Re: Cantor and the binary tree



Tony Orlow (aeo6) wrote:
> imaginatorium@xxxxxxxxxxxxx said:
> >
> >
> > Tony Orlow (aeo6) wrote:
> >
> > <snip> ... Here it is again, the standard 'argument':
>
> That was an obnoxious snip. You deliberately snipped the context, where Martin
> said:
>
> > What is it you are smoking? Can I have some? Even in finite binary
> > trees, the number of paths is greater than the number of nodes where
> > branching occurs.
> >
> This is a statement specifically about FINITE binary trees, and it's incorrect.
> Try to be honest from now on, and stop snipping context to make others look
> stupid.

Um, ok, here's the first finite tree I can think of (excuse ASCII-art
problems)

B
| \
| \
X Y

There is one branching node B (bn=1)
There are two paths (B-X, B-y) (p=2)

I believe p > bn. Is this a special case? If you spent less time
spewing out more copies of the same old nonsense, and throwing insults
around you might have time to check some of your statements before you
post them. Or perhaps you just didn't spend the time to read Martin's
statement carefully?


> > > Excuse me Martin, but maybe you should have some of what I am smoking. Every
> > > path ends in a leaf node, which are half the nodes in the tree.
> >
> > An infinite tree means one in which *every* node branches and leads to
> > more paths. However, in a *finite* tree, every path ends in a leaf
> > node. In real mathematics that means that in an infinite tree, every
> > path is unending. But in Orlovian mathematics, any selected statement
> > true of a finite object is also true of an infinite one, and therefore,
> > although the paths never end, they end in leaf nodes.
> Do you see how this statement sounds in the context of what you snipped? Yep,
> pretty dumb.

Which statement? Which part of what I said do you disagree with?

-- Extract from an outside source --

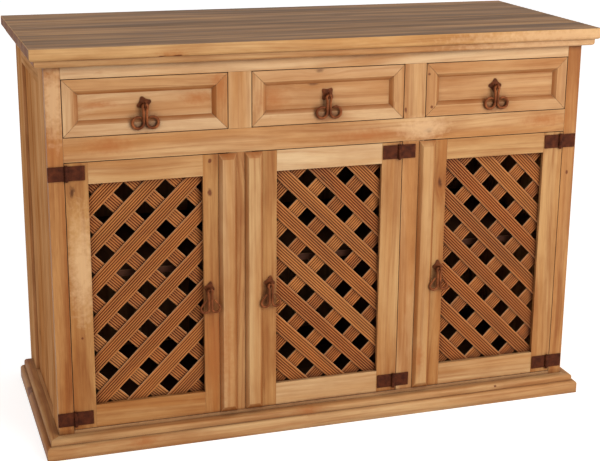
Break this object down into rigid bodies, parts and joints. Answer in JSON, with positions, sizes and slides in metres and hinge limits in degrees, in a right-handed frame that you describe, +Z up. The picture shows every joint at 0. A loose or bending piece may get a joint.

Do you use the term "infinite tree" to mean one in which the paths
never end?

I think you need to give a clear answer to this question, because it is
the root of the problem. Mathematicians use the term "infinite tree",
(or "infinite sequence") to mean something which has no end. If you
believe it "ends at Infinity" then you are talking about something else
(of which you have never given a clear definition, other than some
garbled misuse of what you imagine words like "limit" mean).

You repeatedly advise me to "read up" on infinite series. Since I have
the benefit of a university education in mathematics, which you say you
don't, and since I can see that more or less everything you say is
nonsense, I have to ask where you think I should look for this reading?
Do you have a textbook title and chapter number in mind? You have
several times referred to the Mathworld page on tests for divergence,
though how you think this would help, I don't know.

As for your "three proofs": you repeatedly refer elliptically to
fragments of them. If you are not prepared to select one, then post all
three on a web page somewhere, in what you claim is its finished form.
People will happily point out typos and more serious errors, and you
can repeatedly refine it until you are satisfied it is done (even if
no-one else agrees).

Brian Chandler
http://imaginatorium.org

.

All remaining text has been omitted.